Goal -
Quote, with no changes, the lines that run from the top of the material to the line with "obj.matrix_parent_inverse = Matrix.Identity(4)", both included.

--------------------------------

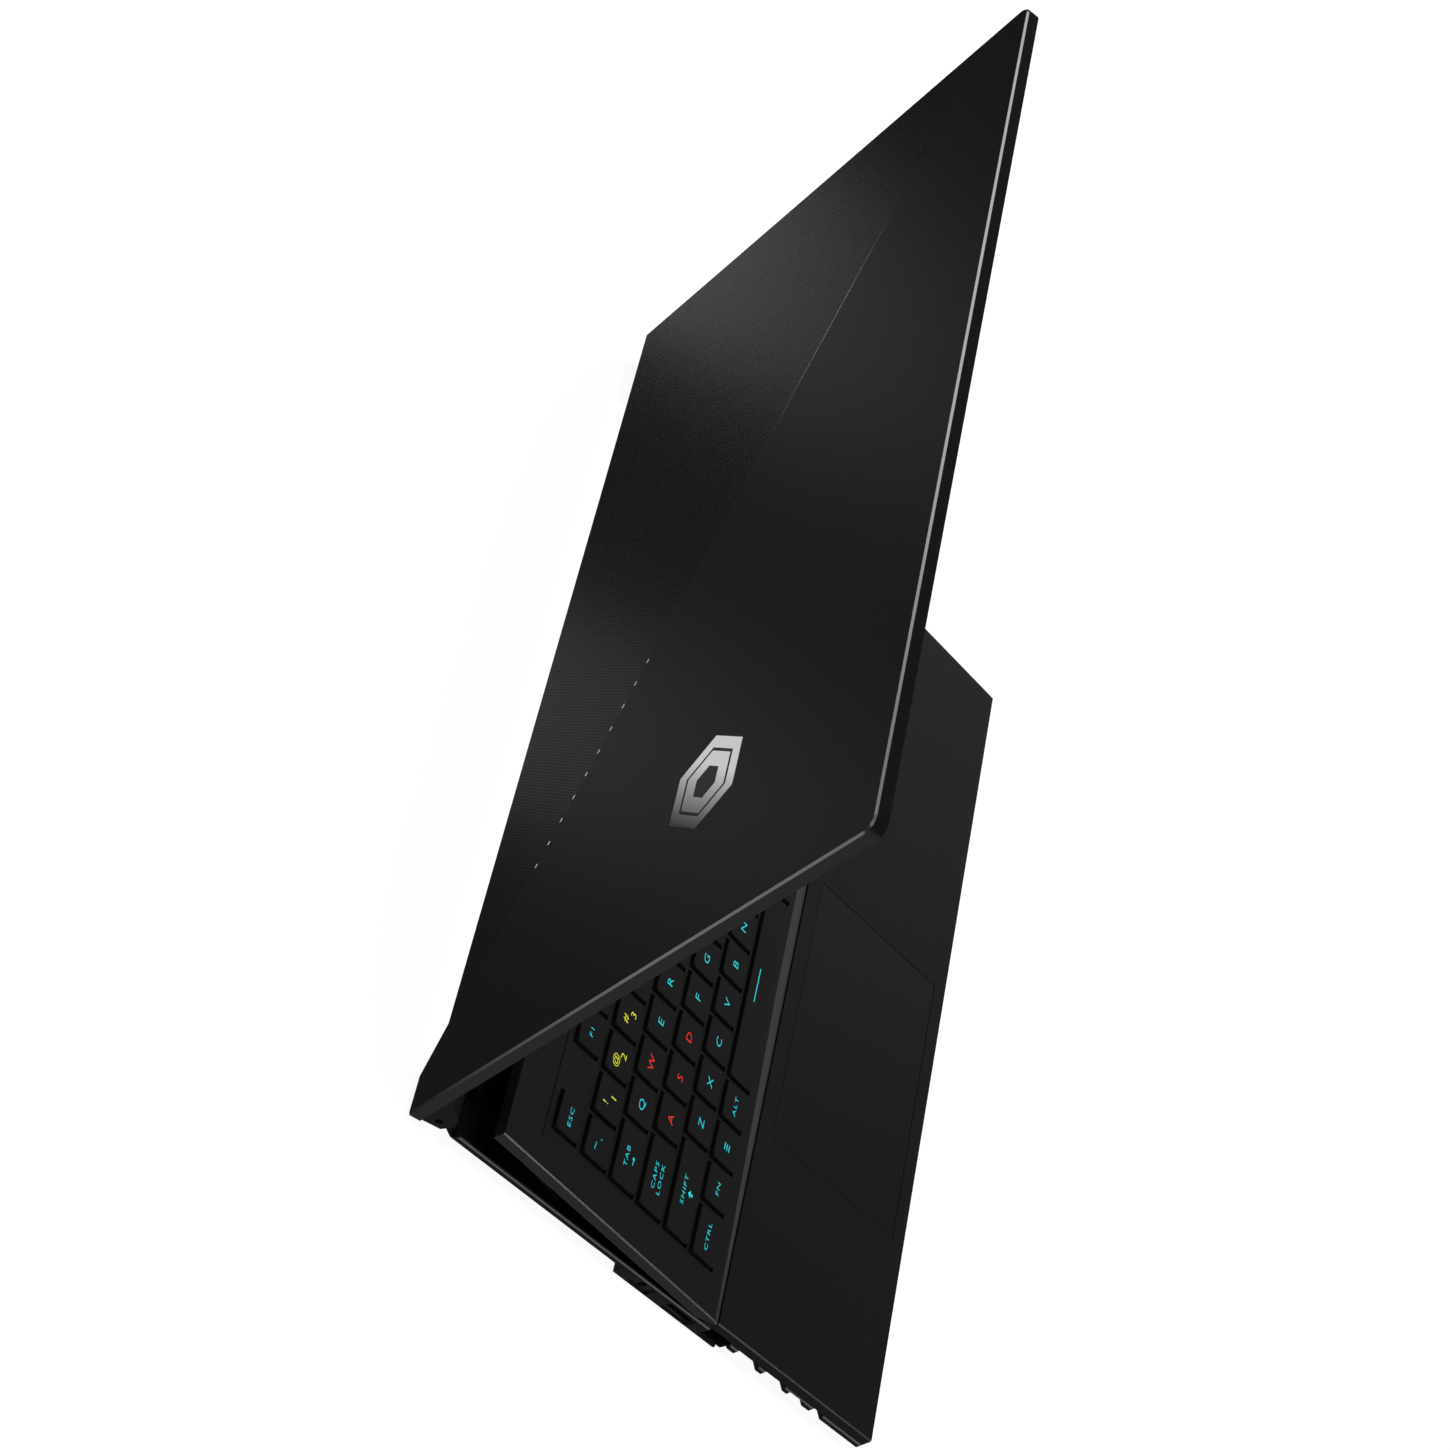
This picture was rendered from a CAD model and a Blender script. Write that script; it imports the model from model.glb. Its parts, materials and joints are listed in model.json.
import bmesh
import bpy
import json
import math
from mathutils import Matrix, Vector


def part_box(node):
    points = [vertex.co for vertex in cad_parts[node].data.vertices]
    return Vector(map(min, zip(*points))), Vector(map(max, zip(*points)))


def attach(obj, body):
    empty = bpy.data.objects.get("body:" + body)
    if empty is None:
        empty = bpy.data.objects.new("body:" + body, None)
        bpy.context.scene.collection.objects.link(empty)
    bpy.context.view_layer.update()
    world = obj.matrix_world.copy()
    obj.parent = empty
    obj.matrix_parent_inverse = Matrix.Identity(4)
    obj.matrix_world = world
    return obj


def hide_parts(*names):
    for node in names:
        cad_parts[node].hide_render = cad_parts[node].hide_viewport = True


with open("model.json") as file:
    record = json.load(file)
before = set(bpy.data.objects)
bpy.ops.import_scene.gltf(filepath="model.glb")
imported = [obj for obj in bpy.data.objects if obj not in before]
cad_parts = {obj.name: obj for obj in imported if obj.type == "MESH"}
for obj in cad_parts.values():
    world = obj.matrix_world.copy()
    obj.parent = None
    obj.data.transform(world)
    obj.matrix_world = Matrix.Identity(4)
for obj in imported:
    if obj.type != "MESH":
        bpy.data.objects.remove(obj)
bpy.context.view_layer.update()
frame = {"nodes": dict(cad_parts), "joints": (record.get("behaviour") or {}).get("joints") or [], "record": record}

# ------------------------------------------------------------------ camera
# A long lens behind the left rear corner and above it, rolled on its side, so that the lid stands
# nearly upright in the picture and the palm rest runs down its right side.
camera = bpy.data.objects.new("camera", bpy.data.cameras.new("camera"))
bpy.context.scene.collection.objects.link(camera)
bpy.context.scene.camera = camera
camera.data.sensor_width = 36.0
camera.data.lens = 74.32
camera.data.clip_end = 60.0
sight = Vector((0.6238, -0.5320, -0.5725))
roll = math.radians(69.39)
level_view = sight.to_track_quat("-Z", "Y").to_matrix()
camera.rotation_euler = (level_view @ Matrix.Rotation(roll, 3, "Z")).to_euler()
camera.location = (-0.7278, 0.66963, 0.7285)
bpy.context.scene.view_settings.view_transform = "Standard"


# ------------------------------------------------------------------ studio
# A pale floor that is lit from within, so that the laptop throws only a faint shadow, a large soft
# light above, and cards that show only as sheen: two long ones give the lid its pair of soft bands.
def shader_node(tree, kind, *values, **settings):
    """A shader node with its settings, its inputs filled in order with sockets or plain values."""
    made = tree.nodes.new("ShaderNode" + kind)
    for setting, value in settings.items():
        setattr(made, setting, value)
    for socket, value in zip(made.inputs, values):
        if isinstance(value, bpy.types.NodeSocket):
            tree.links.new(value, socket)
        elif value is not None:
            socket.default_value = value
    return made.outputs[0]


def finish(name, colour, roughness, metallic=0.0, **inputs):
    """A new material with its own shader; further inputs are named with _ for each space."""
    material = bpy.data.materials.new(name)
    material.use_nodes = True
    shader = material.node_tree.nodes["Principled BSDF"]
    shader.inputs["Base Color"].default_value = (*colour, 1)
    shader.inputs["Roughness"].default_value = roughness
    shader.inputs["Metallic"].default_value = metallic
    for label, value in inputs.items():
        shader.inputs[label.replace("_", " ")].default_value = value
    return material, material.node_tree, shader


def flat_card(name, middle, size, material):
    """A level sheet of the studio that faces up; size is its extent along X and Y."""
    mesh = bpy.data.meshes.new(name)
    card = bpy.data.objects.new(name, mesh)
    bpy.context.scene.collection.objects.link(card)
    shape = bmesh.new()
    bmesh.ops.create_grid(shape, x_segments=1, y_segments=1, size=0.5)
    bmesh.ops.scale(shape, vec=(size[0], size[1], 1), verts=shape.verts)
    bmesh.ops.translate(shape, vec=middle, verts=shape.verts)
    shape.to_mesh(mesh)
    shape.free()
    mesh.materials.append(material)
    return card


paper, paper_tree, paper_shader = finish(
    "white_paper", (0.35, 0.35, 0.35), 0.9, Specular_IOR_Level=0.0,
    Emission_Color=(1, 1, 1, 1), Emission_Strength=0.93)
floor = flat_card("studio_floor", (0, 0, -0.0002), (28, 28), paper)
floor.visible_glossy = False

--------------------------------

Task solution -
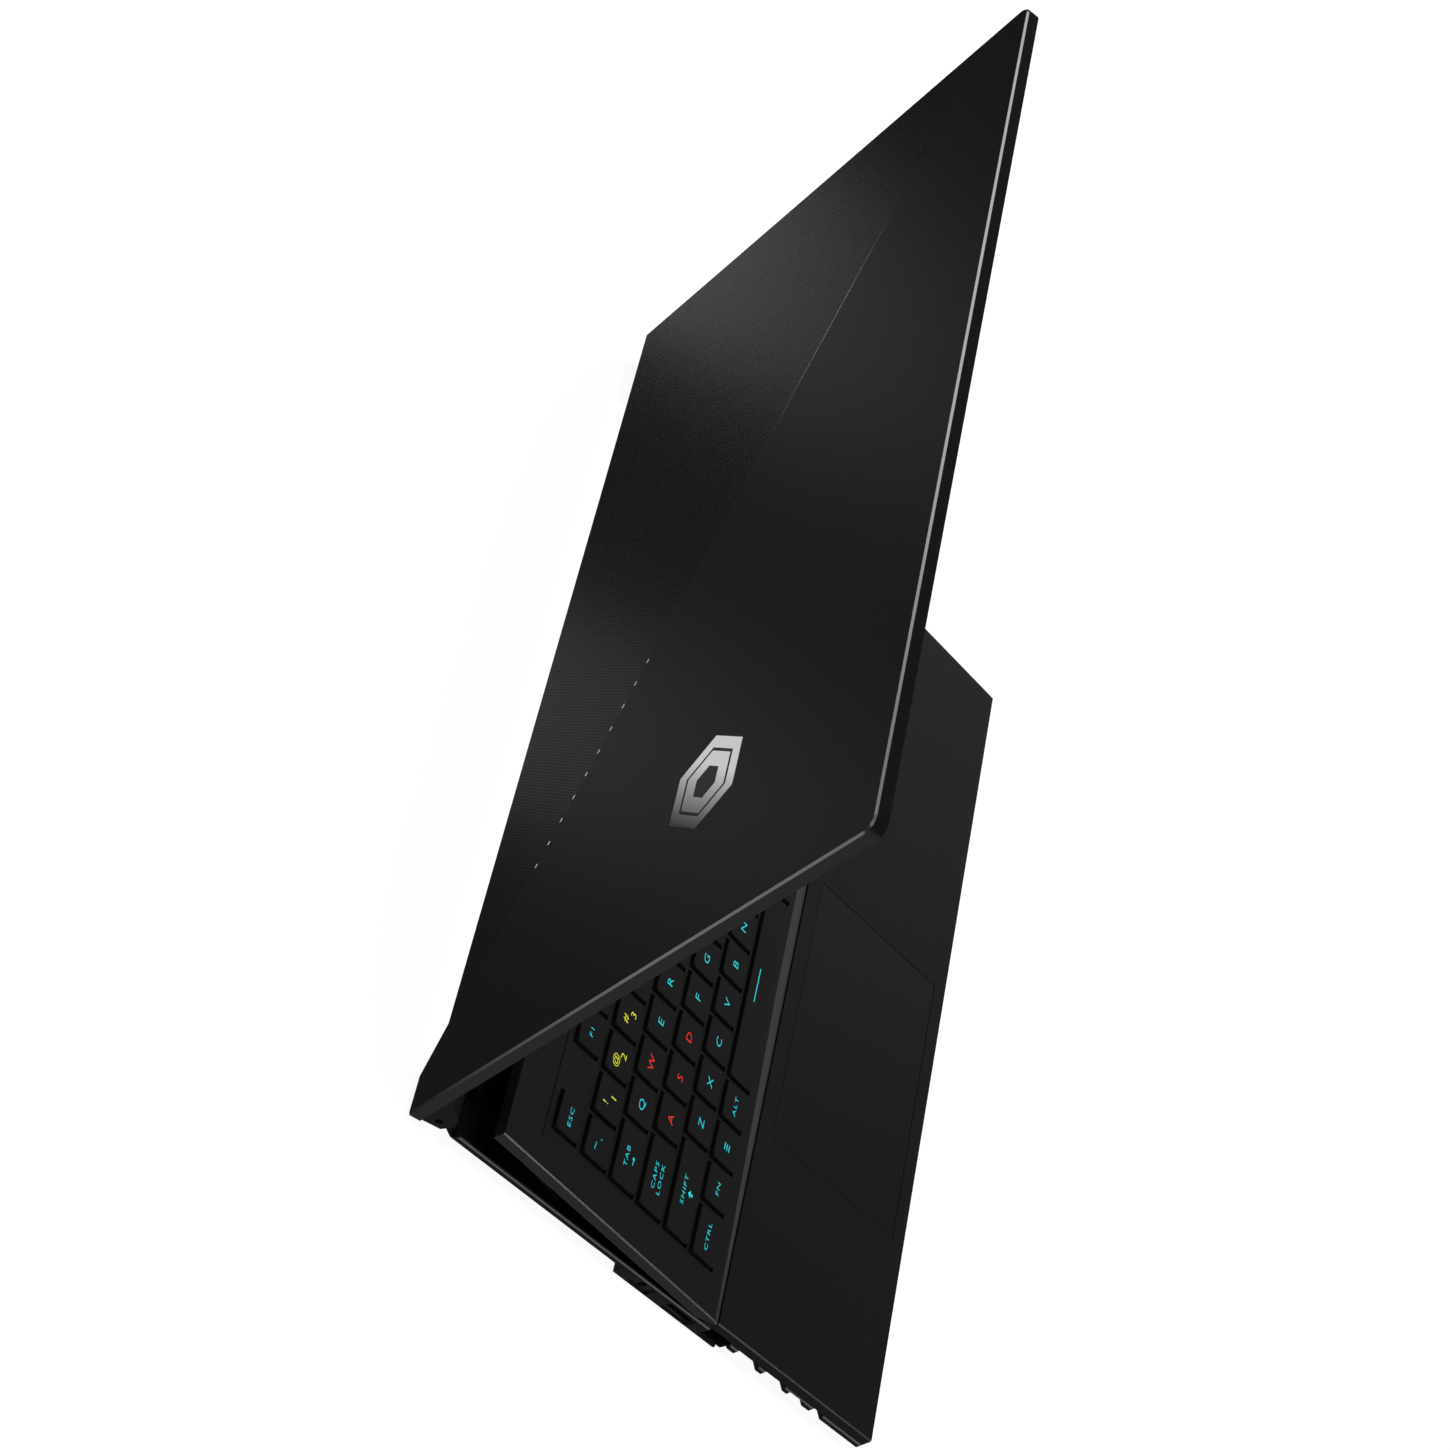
This picture was rendered from a CAD model and a Blender script. Write that script; it imports the model from model.glb. Its parts, materials and joints are listed in model.json.
import bmesh
import bpy
import json
import math
from mathutils import Matrix, Vector


def part_box(node):
    points = [vertex.co for vertex in cad_parts[node].data.vertices]
    return Vector(map(min, zip(*points))), Vector(map(max, zip(*points)))


def attach(obj, body):
    empty = bpy.data.objects.get("body:" + body)
    if empty is None:
        empty = bpy.data.objects.new("body:" + body, None)
        bpy.context.scene.collection.objects.link(empty)
    bpy.context.view_layer.update()
    world = obj.matrix_world.copy()
    obj.parent = empty
    obj.matrix_parent_inverse = Matrix.Identity(4)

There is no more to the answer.